Location
- Country: Kosovo

Physical characteristics
- • location: Kaçandoll, Mitrovicë, Kosovo
- • elevation: 1,376 metres (4,514 feet)
- • location: near Lupçi i Poshtëm, Podujevë, Kosovo
- • coordinates: 42°47′11″N 21°09′08″E﻿ / ﻿42.786311°N 21.152129°E
- • elevation: 553 metres (1,814 feet)
- Length: 32.5 km (20.2 mi)
- Basin size: 193.6 km^{2} (74.7 sq mi)
- • average: 1.03 m^{3}/s (36 cu ft/s)
- • maximum: 3.85 m^{3}/s (136 cu ft/s)

Basin features
- Progression: Llapi→Sitnica→ Ibar→ West Morava→ Great Morava→ Danube→ Black Sea

= Kaçandoll (river) =

River in Kosovo

The Kaçandoll is a river in northeastern Kosovo.

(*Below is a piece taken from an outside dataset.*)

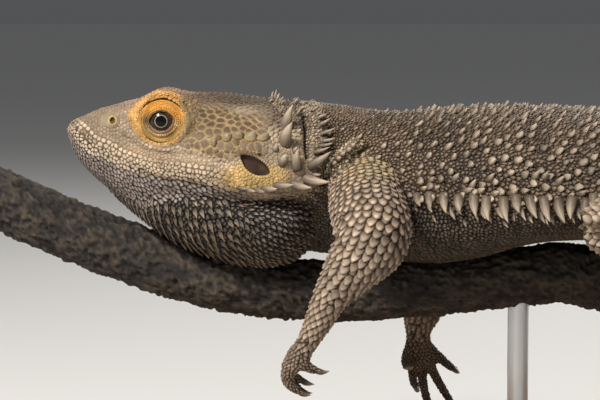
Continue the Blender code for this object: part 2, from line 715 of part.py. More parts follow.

The river has a length of 32.5 km and is a right tributary of the Llapi river.

== Overview ==
The river’s source is the confluence of two streams originating on the slopes of the Bajraku peak, at around 1600 m elevation. The Kaçandoll flows southwards, nourished by streams from the Kopaonik Mountains, and ultimately flows through its namesake village of Kaçandoll. In the village of Lupçi i Poshtëm, it flows into the Llapi River. Its basin size is 193.6 km2.

== Biodiversity ==
River trout (Salmo trutta fario) is found in the Kaçandoll waters.

== Hydroelectricity ==
There were plans to build a hydroelectric power station in the valley of the river, however the permit for this project was declined by the municipality of Podujevë in 2021. The hydroelectric power plant was planned to be built in 24 months and was expected to generate an energy of 6.08 GWh yearly.